Bringing horses and humans together one step at a time!

Life lessons in grazing


Let me introduce Flash!



Flash is an 11-year-old Morgan gelding who I’ve known since he was about 3, but not owned until this year. His previous owners were close family friends and retired from breeding Morgan horses. He spent his 11 years of life out in a field and with a herd. He was brought in for basic care and handling, but his whole world was that herd and that same farm. As close to a “natural” life as you can give a horse. Unlike the majority of horses I’ve worked with, he doesn’t have a hard past or history. He doesn’t have abuse or trauma in his history, just a lack of experience in certain things. His life dramatically shifted when he moved from field life to barn life with turn out at my facility.
We’ve spent a lot of time hand grazing over the last few months as he acclimates. I want to share a moment with you we had not too long ago, during said grazing time.

While grazing, Flash slowly but intentionally started inching his way over towards the gate to the broodmare field.
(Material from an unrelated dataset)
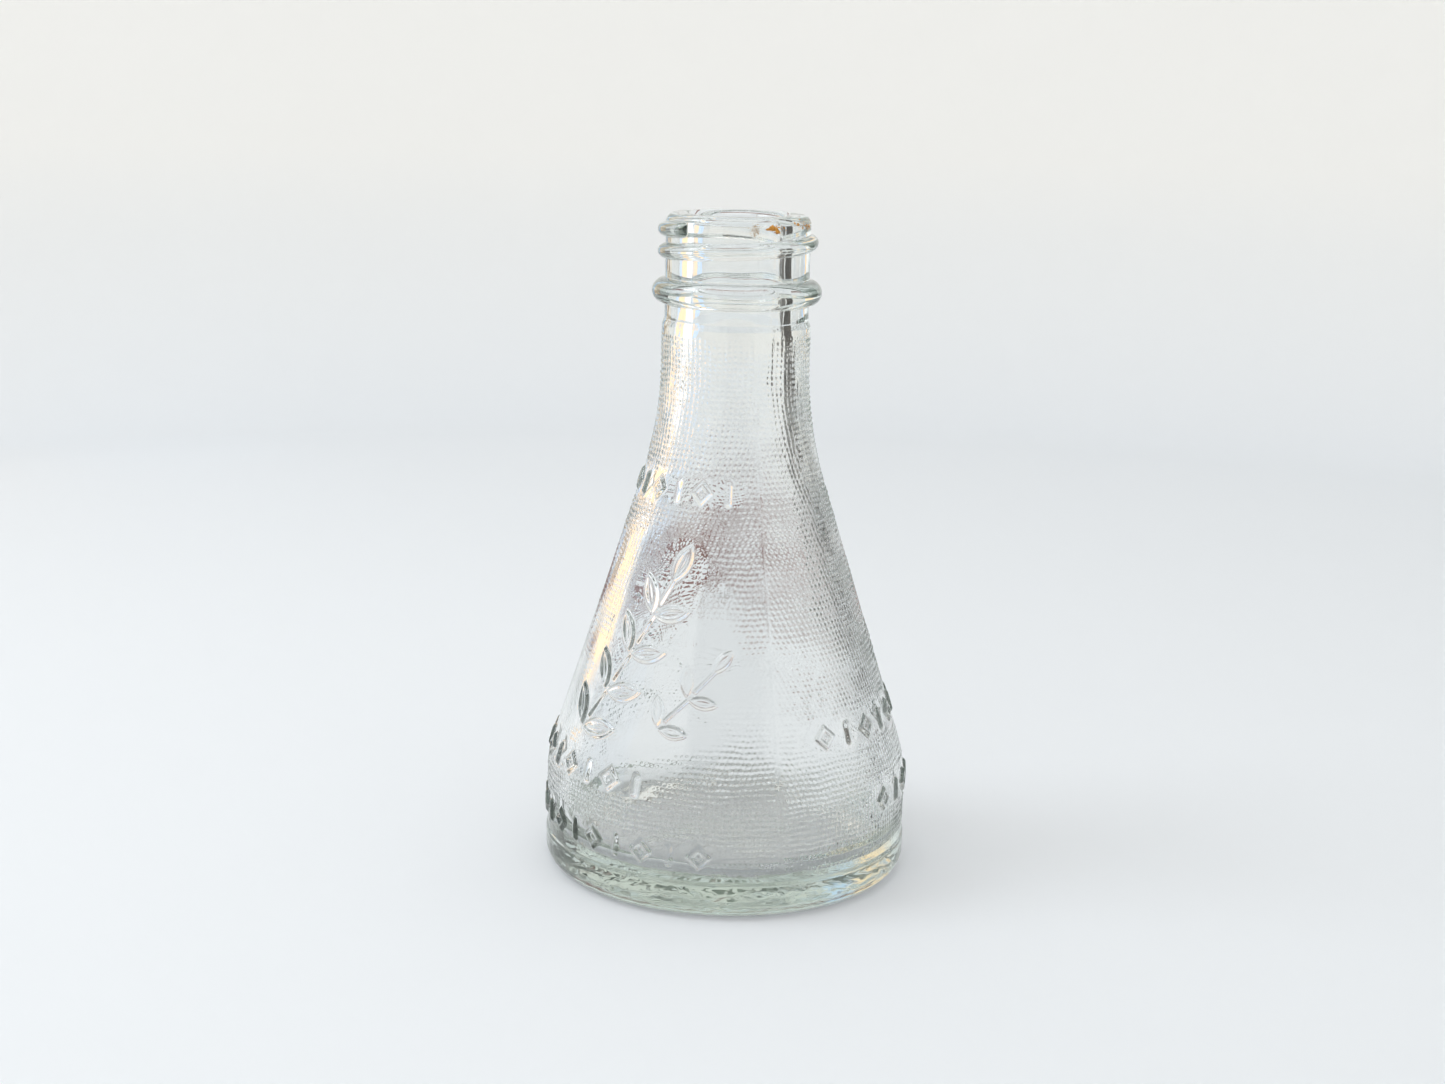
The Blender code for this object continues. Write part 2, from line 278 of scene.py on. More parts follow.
def thread_height(azimuth, z):
    """How far the screw thread stands out, a right-handed helix with a blunt top end."""
    proud = np.zeros(np.broadcast(azimuth, z).shape)
    start = THREAD_END - 360 * THREAD_TURNS
    for turn in (-2, -1, 0):
        along = azimuth + 360 * turn
        middle = THREAD_TOP - (THREAD_END - along) / 360 * PITCH
        fade = np.sin(np.clip((along - start) / THREAD_FADE, 0, 1) * math.pi / 2) ** 1.2
        blunt = np.clip((THREAD_END - along) / THREAD_BLUNT, 0, 1)
        present = (along > start) & (along < THREAD_END)
        size = np.where(present, fade * np.sqrt(1 - (1 - blunt) ** 2), 0)
        half = THREAD_HALF * (0.5 + 0.5 * size)
        t = np.clip(np.abs(z - middle) / np.maximum(half, 1e-6), 0, 1)
        proud = np.maximum(proud, size * THREAD_PROUD * (1 - t ** 2.3) ** 0.72)
    return proud


def stroke(distance, half):
    """A raised stroke with a rounded top: distance from its centre line, and its half width."""
    t = np.clip(np.abs(distance) / half, 0, 1)
    return (1 - t * t) ** 1.5


def lozenge(x, y, width, height):
    """A diamond's outline with a small raised dot in the middle."""
    a, b = width / 2, height / 2
    edge = (np.abs(x) / a + np.abs(y) / b - 1) * a * b / math.hypot(a, b)
    outline = stroke(edge + 0.5, 0.62)
    dot = 0.8 * stroke(np.hypot(x, y), 0.6)
    return np.maximum(outline, dot)


def bar(x, y, width, height):
    """An upright bar with round ends."""
    reach = np.maximum(np.abs(y) - (height - width) / 2, 0)
    return stroke(np.hypot(x, reach), width / 2)


def leaf(x, y, length, width):
    """A pointed oval's outline with a midrib, lying along x."""
    t = np.clip(np.abs(x) / (length / 2), 0, 1)
    edge = np.abs(y) - width / 2 * (1 - t ** 2) ** 0.9
    outside = np.maximum(np.abs(x) - length / 2, 0)
    rim = stroke(np.hypot(edge + 0.45, outside), 0.6) * (edge < 0.7)
    rib = 0.7 * stroke(np.hypot(y, np.maximum(np.abs(x) - 0.33 * length, 0)), 0.45)
    return np.maximum(rim, rib)


class Relief:
    """The raised ornament, built up on a grid of azimuths and heights of the body."""

    def __init__(self, azimuth, height):
        self.azimuth, self.height = azimuth, height
        self.radius = side_r(height)
        self.proud = np.zeros((len(height), len(azimuth)))
        self.near = np.full((len(height), len(azimuth)), 9.0)

    def stamp(self, azimuth, z, size, shape, turn=0.0):
        """Adds a shape of local x and y, within a size of its centre, turned by an angle."""
        reach = size + 2.5
        rows = np.nonzero(np.abs(self.height - z) < reach)[0]
        gap = (self.azimuth - azimuth + 180) % 360 - 180
        columns = np.nonzero(np.abs(np.radians(gap)) * self.radius[rows].max() < reach * 1.4)[0]
        if len(rows) == 0 or len(columns) == 0:
            return
        across = np.radians(gap[columns])[None, :] * self.radius[rows][:, None]
        up = ((self.height[rows] - z) / math.cos(CONE if z > STRAIGHT else 0))[:, None] + 0 * across
        cosine, sine = math.cos(math.radians(turn)), math.sin(math.radians(turn))
        x, y = across * cosine + up * sine, -across * sine + up * cosine
        block = np.ix_(rows, columns)
        self.proud[block] = np.maximum(self.proud[block], shape(x, y))
        self.near[block] = np.minimum(self.near[block], np.maximum(np.hypot(x, y) - size, 0))

    def band(self, z, first, last, spacing, height):
        """A level band of lozenges and bars by turns."""
        span = math.radians(last - first) * float(side_r(z))
        count = max(2, int(span / spacing))
        for index in range(count):
            azimuth = first + (last - first) * (index + 0.5) / count
            if index % 2:
                self.stamp(azimuth, z, height / 2, lambda x, y: bar(x, y, 0.34 * spacing, height))
            else:
                self.stamp(azimuth, z, height / 2, lambda x, y: lozenge(x, y, 0.9 * spacing, height))

    def sprig(self, start, end, pairs, span):
        """A slanting sprig: pairs of leaves along a stem, and one leaf at its tip."""
        (first_azimuth, first_z), (last_azimuth, last_z) = start, end
        rise = 1.07 * (last_z - first_z) / pairs
        lean = math.atan2((last_z - first_z) / rise, (last_azimuth - first_azimuth) / span)
        for index in range(pairs + 1):
            share = index / pairs
            azimuth = first_azimuth + (last_azimuth - first_azimuth) * share
            z = first_z + (last_z - first_z) * share
            for side in ((1, -1) if index < pairs else (0,)):
                self.sprig_leaf(azimuth, z, side, lean, rise, span)
            if index < pairs:
                self.sprig_stem(azimuth, z, last_azimuth - first_azimuth, last_z - first_z, pairs)

    def sprig_leaf(self, azimuth, z, side, lean, rise, span):
        """One leaf, to the left or right of the stem or at its tip."""
        level = math.radians(span) * float(side_r(z))
        place = lean + math.radians(90 * side)
        point = lean + math.radians(52 * side)
        out = 0.42 if side else 0.0
        turn = math.degrees(math.atan2(math.sin(point) * rise, math.cos(point) * level))
        length = math.hypot(math.sin(point) * rise, math.cos(point) * level)
        self.stamp(azimuth + out * span * math.cos(place), z + out * rise * math.sin(place),
                   length / 2, lambda x, y: leaf(x, y, length, 0.42 * length), turn)

    def sprig_stem(self, azimuth, z, span_azimuth, span_z, pairs):
        """The length of stem from one pair of leaves towards the next."""
        across = math.radians(span_azimuth) * float(side_r(z))
        turn = math.degrees(math.atan2(span_z, across))
        length = math.hypot(span_z, across) / pairs
        self.stamp(azimuth + span_azimuth / pairs * 0.42, z + span_z / pairs * 0.42, length / 2,
                   lambda x, y: 0.85 * bar(y, x, 0.75, length * 0.95), turn)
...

When he got right next to it, he paused, picked up his head and looked longingly out in the broodmare field. He didn’t call, but he didn’t have to. I paused and let him look, then out of my mouth came: “Aw buddy, I wish I could let you out in the field, but there are some mean horses out there who would seriously hurt you. They are not your friends like you think they would be.”

Oof. Now isn’t that a life lesson.

Flash doesn’t understand why he can’t go out in that field, it’s a natural created desire for him to want to be out there. That environment is something he’s been in before and thrived. But I know those other horses and their nature, and they’d really hurt him. I care deeply about him and that’s not a kind of hurt that would help develop him.

In those moments where all we see is something removed, something taken away, a “no,” and we don’t know why- those are the moments we need more than ever to know His character of love. That He is involved, He does care, and He gives good gifts.

Friend, you’re not going to feel like it either. It doesn’t make it suck any less or hurt any less, but what the enemy wants to do in those moments is get us believing God is vindictive, hateful, dismissive, doesn’t care about our hearts, doesn’t SEE us, doesn’t have any good planned for us, and sadistically enjoys keeping us from anything that sounds good or jives with us. Which isn’t true.

I don’t dismiss or punish Flash for wanting to be out in that field, I acknowledge that desire, and also let him know as best I can, there’s just not good for him there. That doesn’t mean he’s never allowed to be in a field, that he can’t look with longing, or that I’m going to keep him away from a field his whole life. Just that field, that environment, because I know who’s in it is going to hurt him. He doesn’t get to know the whole story, he can’t yet. He’s not thrilled, but when I ask, eventually, he trusts me enough to at least follow on past. He’s willing, I’ll take it.

“Cmon buddy, let’s go find some more nice spots to graze.”

If I am so with him, how much more with us is our all-knowing God who IS love?